The Buddha taught us to scan and examine this body, from the soles of the feet up to the crown of the head, then back down to the feet again. Just take a look at the body. What sort of things do you see? Is there anything intrinsically clean there? Can you find any abiding essence? This whole body is steadily degenerating, and the Buddha taught us to see that it doesn't belong to us. It is natural for the body to be this way because all conditioned phenomena are subject to change. How else would you have it be? Actually there's nothing wrong with the way the body is. It's not the body that causes suffering, it's your wrong thinking. When you see the right wrongly, there's bound to be confusion.

The more exhausted you feel, the more subtle and focused your concentration must be, so that you can cope with the painful sensations that arise. When you start to feel fatigued, then bring all your thinking to a halt, let the mind gather itself together, and then turn to knowing the breath. Just keep up the inner recitation: Bud-dho, Bud-dho. Let go of all externals. Don't go grasping at thoughts of your children and relatives, don't grasp at anything whatsoever. Let go. Let the mind unite in a single point and let that composed mind dwell with the breath. Let the breath be its sole object of knowledge. Concentrate until the mind becomes increasingly subtle, until feelings are insignificant, and there is great inner clarity and wakefulness. Then when painful sensations arise, they will gradually cease of their own accord.

In truth, there's no self anywhere to be found. There are only things continually arising and passing away, as is their nature. This is the way things are, yet everyone wants them to be permanent. This is foolishness.

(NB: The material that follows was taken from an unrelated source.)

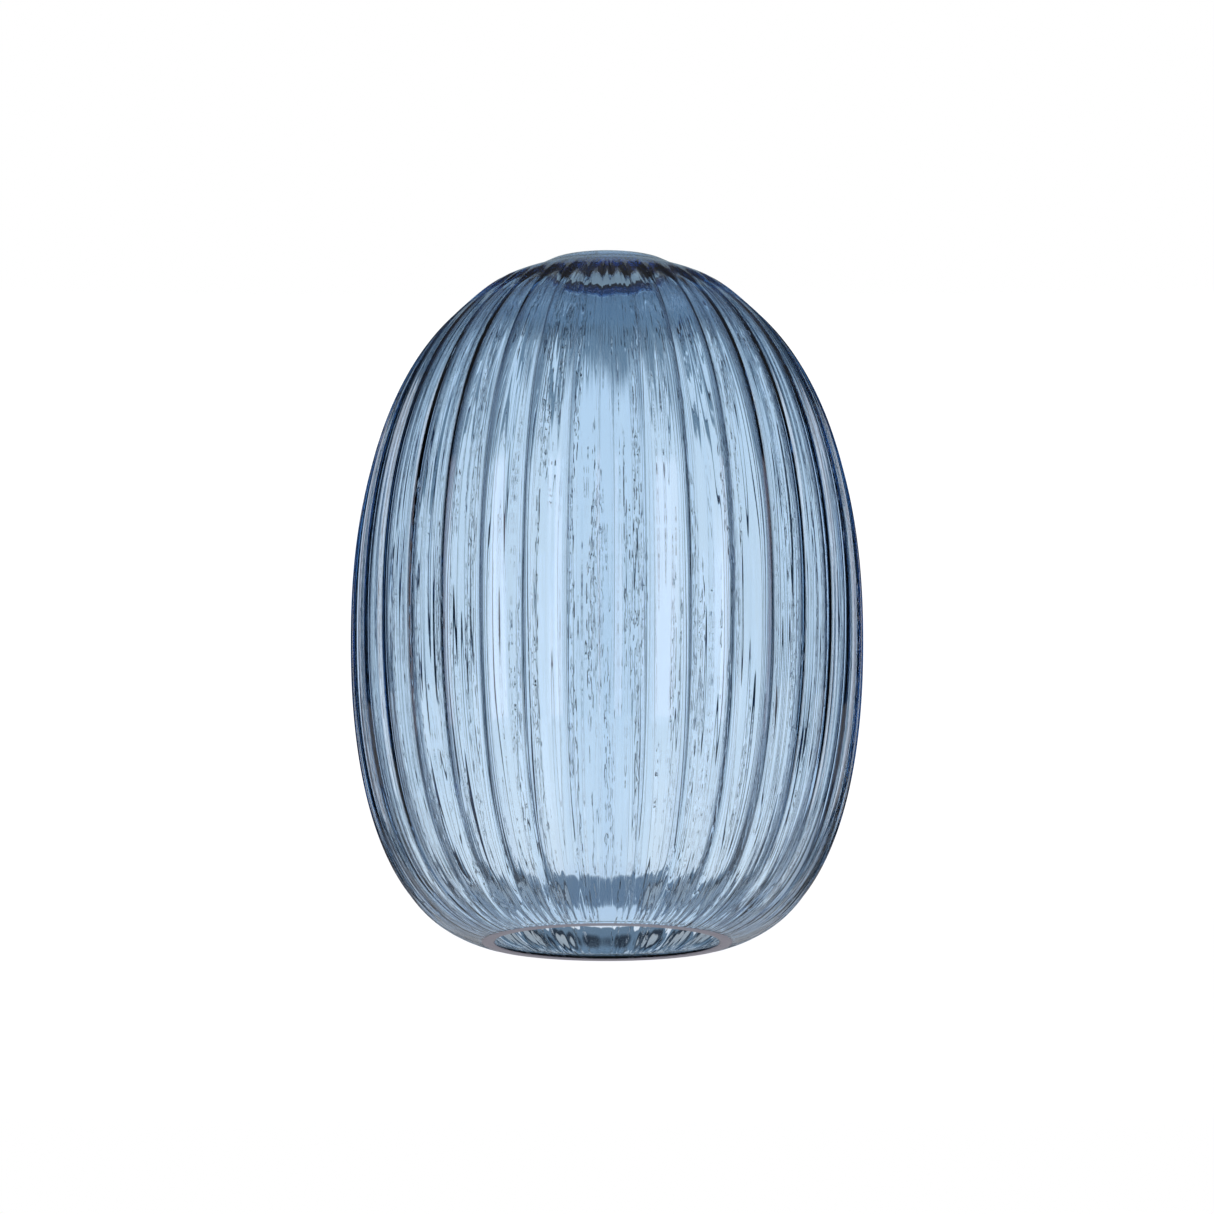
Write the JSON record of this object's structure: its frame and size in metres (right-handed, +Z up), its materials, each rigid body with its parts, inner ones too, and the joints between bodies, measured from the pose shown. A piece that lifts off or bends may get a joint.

So let go, put everything down—everything except knowing. Don't be fooled if visions or sounds arise in your mind during meditation. Put them all down. Don't take hold of anything at all. Just stay with this non-dual awareness. Don't worry about the past or the future. Just be still and you will reach the place where there is no advancing, no retreating, no stopping, where there is nothing to grasp at or cling to. Why? Because there's no self, no "me" or "mine." It's all gone.